> Given exercise: Quote the whole listing word for word, please.

> Raw data:

========================================================================

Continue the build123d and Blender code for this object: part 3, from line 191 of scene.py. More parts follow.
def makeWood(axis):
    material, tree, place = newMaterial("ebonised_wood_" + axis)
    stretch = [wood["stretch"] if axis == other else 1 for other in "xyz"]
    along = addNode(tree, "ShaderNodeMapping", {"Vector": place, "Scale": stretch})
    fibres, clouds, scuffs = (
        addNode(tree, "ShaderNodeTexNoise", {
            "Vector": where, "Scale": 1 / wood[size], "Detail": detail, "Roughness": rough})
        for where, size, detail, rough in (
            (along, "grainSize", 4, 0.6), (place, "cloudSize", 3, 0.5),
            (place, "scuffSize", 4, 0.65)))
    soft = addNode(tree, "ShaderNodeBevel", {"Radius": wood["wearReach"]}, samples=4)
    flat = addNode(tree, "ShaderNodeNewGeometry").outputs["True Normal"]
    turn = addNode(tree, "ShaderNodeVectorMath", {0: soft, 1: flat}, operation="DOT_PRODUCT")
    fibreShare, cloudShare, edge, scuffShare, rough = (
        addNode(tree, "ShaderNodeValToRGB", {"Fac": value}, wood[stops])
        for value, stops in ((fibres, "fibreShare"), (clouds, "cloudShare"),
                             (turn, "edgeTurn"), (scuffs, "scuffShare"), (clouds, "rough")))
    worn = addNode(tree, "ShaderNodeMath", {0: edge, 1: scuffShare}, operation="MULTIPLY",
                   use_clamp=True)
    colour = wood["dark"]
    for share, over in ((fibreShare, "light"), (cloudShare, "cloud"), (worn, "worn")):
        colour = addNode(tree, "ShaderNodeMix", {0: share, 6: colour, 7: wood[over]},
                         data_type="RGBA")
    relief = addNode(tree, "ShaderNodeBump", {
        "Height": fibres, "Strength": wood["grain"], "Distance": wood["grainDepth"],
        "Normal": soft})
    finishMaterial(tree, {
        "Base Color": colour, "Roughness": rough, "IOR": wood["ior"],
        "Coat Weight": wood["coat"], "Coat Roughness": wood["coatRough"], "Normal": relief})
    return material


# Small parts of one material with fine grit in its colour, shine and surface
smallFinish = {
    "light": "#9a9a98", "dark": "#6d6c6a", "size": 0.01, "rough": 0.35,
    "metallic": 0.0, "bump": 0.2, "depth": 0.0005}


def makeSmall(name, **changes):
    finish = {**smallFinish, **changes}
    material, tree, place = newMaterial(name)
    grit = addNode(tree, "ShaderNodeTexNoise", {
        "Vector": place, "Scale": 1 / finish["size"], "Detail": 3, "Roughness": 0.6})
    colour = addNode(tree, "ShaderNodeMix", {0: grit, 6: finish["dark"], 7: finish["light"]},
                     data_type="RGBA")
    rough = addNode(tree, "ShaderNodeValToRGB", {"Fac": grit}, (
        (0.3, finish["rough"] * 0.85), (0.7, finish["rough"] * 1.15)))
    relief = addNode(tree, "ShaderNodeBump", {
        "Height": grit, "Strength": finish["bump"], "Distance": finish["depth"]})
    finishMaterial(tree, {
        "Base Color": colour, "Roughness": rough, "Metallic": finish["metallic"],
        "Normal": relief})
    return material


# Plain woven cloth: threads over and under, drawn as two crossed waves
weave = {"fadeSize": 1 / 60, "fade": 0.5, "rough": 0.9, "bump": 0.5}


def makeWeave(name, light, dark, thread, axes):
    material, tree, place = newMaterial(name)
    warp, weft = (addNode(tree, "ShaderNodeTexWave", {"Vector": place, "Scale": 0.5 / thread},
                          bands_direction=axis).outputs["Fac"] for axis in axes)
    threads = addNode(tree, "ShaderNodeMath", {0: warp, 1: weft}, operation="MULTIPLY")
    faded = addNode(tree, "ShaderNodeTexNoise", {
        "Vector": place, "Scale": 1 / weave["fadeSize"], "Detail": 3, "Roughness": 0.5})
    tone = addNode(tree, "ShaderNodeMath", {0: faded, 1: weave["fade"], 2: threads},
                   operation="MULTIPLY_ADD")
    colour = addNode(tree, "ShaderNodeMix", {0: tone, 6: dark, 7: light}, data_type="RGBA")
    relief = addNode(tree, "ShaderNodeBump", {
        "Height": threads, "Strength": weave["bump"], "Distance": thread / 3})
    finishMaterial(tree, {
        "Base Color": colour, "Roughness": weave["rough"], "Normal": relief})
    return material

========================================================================

> Finished answer:
Continue the build123d and Blender code for this object: part 3, from line 191 of scene.py. More parts follow.
def makeWood(axis):
    material, tree, place = newMaterial("ebonised_wood_" + axis)
    stretch = [wood["stretch"] if axis == other else 1 for other in "xyz"]
    along = addNode(tree, "ShaderNodeMapping", {"Vector": place, "Scale": stretch})
    fibres, clouds, scuffs = (
        addNode(tree, "ShaderNodeTexNoise", {
            "Vector": where, "Scale": 1 / wood[size], "Detail": detail, "Roughness": rough})
        for where, size, detail, rough in (
            (along, "grainSize", 4, 0.6), (place, "cloudSize", 3, 0.5),
            (place, "scuffSize", 4, 0.65)))
    soft = addNode(tree, "ShaderNodeBevel", {"Radius": wood["wearReach"]}, samples=4)
    flat = addNode(tree, "ShaderNodeNewGeometry").outputs["True Normal"]
    turn = addNode(tree, "ShaderNodeVectorMath", {0: soft, 1: flat}, operation="DOT_PRODUCT")
    fibreShare, cloudShare, edge, scuffShare, rough = (
        addNode(tree, "ShaderNodeValToRGB", {"Fac": value}, wood[stops])
        for value, stops in ((fibres, "fibreShare"), (clouds, "cloudShare"),
                             (turn, "edgeTurn"), (scuffs, "scuffShare"), (clouds, "rough")))
    worn = addNode(tree, "ShaderNodeMath", {0: edge, 1: scuffShare}, operation="MULTIPLY",
                   use_clamp=True)
    colour = wood["dark"]
    for share, over in ((fibreShare, "light"), (cloudShare, "cloud"), (worn, "worn")):
        colour = addNode(tree, "ShaderNodeMix", {0: share, 6: colour, 7: wood[over]},
                         data_type="RGBA")
    relief = addNode(tree, "ShaderNodeBump", {
        "Height": fibres, "Strength": wood["grain"], "Distance": wood["grainDepth"],
        "Normal": soft})
    finishMaterial(tree, {
        "Base Color": colour, "Roughness": rough, "IOR": wood["ior"],
        "Coat Weight": wood["coat"], "Coat Roughness": wood["coatRough"], "Normal": relief})
    return material


# Small parts of one material with fine grit in its colour, shine and surface
smallFinish = {
    "light": "#9a9a98", "dark": "#6d6c6a", "size": 0.01, "rough": 0.35,
    "metallic": 0.0, "bump": 0.2, "depth": 0.0005}


def makeSmall(name, **changes):
    finish = {**smallFinish, **changes}
    material, tree, place = newMaterial(name)
    grit = addNode(tree, "ShaderNodeTexNoise", {
        "Vector": place, "Scale": 1 / finish["size"], "Detail": 3, "Roughness": 0.6})
    colour = addNode(tree, "ShaderNodeMix", {0: grit, 6: finish["dark"], 7: finish["light"]},
                     data_type="RGBA")
    rough = addNode(tree, "ShaderNodeValToRGB", {"Fac": grit}, (
        (0.3, finish["rough"] * 0.85), (0.7, finish["rough"] * 1.15)))
    relief = addNode(tree, "ShaderNodeBump", {
        "Height": grit, "Strength": finish["bump"], "Distance": finish["depth"]})
    finishMaterial(tree, {
        "Base Color": colour, "Roughness": rough, "Metallic": finish["metallic"],
        "Normal": relief})
    return material


# Plain woven cloth: threads over and under, drawn as two crossed waves
weave = {"fadeSize": 1 / 60, "fade": 0.5, "rough": 0.9, "bump": 0.5}


def makeWeave(name, light, dark, thread, axes):
    material, tree, place = newMaterial(name)
    warp, weft = (addNode(tree, "ShaderNodeTexWave", {"Vector": place, "Scale": 0.5 / thread},
                          bands_direction=axis).outputs["Fac"] for axis in axes)
    threads = addNode(tree, "ShaderNodeMath", {0: warp, 1: weft}, operation="MULTIPLY")
    faded = addNode(tree, "ShaderNodeTexNoise", {
        "Vector": place, "Scale": 1 / weave["fadeSize"], "Detail": 3, "Roughness": 0.5})
    tone = addNode(tree, "ShaderNodeMath", {0: faded, 1: weave["fade"], 2: threads},
                   operation="MULTIPLY_ADD")
    colour = addNode(tree, "ShaderNodeMix", {0: tone, 6: dark, 7: light}, data_type="RGBA")
    relief = addNode(tree, "ShaderNodeBump", {
        "Height": threads, "Strength": weave["bump"], "Distance": thread / 3})
    finishMaterial(tree, {
        "Base Color": colour, "Roughness": weave["rough"], "Normal": relief})
    return material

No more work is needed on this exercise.